▸ Required task:
In the records below, work out how many lines hold the word "joints". Report the number alone.

▸ Dataset extract:
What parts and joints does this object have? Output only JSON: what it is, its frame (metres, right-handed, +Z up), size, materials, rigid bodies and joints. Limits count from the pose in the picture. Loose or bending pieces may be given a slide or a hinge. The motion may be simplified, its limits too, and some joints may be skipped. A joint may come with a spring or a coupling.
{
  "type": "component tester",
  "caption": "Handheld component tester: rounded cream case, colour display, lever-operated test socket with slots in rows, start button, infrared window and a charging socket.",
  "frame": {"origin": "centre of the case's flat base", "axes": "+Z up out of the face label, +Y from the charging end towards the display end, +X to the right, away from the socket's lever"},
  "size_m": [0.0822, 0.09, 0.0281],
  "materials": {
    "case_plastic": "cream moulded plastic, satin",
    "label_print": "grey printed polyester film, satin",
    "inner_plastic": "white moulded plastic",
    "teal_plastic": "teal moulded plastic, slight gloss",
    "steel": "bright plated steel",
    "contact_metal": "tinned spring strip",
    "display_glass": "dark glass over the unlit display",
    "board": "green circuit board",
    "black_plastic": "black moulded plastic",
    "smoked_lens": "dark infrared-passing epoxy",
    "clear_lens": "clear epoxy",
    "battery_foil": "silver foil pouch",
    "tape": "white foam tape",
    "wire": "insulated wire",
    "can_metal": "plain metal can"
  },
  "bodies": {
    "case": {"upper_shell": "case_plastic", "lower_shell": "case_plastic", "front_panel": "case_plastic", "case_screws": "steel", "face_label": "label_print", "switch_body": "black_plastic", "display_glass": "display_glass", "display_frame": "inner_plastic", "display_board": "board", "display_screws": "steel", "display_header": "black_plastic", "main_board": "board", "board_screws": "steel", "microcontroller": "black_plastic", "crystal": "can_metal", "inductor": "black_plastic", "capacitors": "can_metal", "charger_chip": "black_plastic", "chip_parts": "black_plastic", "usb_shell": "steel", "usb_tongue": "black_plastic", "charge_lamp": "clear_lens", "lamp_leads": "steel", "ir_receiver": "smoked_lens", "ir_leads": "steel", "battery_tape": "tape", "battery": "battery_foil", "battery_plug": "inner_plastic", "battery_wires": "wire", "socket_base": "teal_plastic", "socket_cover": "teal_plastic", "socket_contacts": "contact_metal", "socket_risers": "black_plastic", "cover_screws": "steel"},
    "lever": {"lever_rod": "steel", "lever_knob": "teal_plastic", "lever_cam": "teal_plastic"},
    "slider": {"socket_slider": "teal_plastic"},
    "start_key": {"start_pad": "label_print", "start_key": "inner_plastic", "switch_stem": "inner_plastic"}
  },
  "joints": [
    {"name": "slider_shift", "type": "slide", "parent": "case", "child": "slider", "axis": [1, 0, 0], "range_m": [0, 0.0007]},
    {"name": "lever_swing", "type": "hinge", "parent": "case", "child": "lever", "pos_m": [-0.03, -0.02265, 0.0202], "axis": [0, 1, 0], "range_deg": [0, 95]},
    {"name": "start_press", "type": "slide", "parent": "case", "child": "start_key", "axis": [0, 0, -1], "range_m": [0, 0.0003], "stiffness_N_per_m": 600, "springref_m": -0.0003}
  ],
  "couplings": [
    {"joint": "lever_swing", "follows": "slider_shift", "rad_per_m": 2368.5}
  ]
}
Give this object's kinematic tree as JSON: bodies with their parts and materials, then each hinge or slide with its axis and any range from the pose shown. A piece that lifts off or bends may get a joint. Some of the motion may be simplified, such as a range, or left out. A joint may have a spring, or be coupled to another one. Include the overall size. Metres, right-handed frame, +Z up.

▸ Problem solution:
2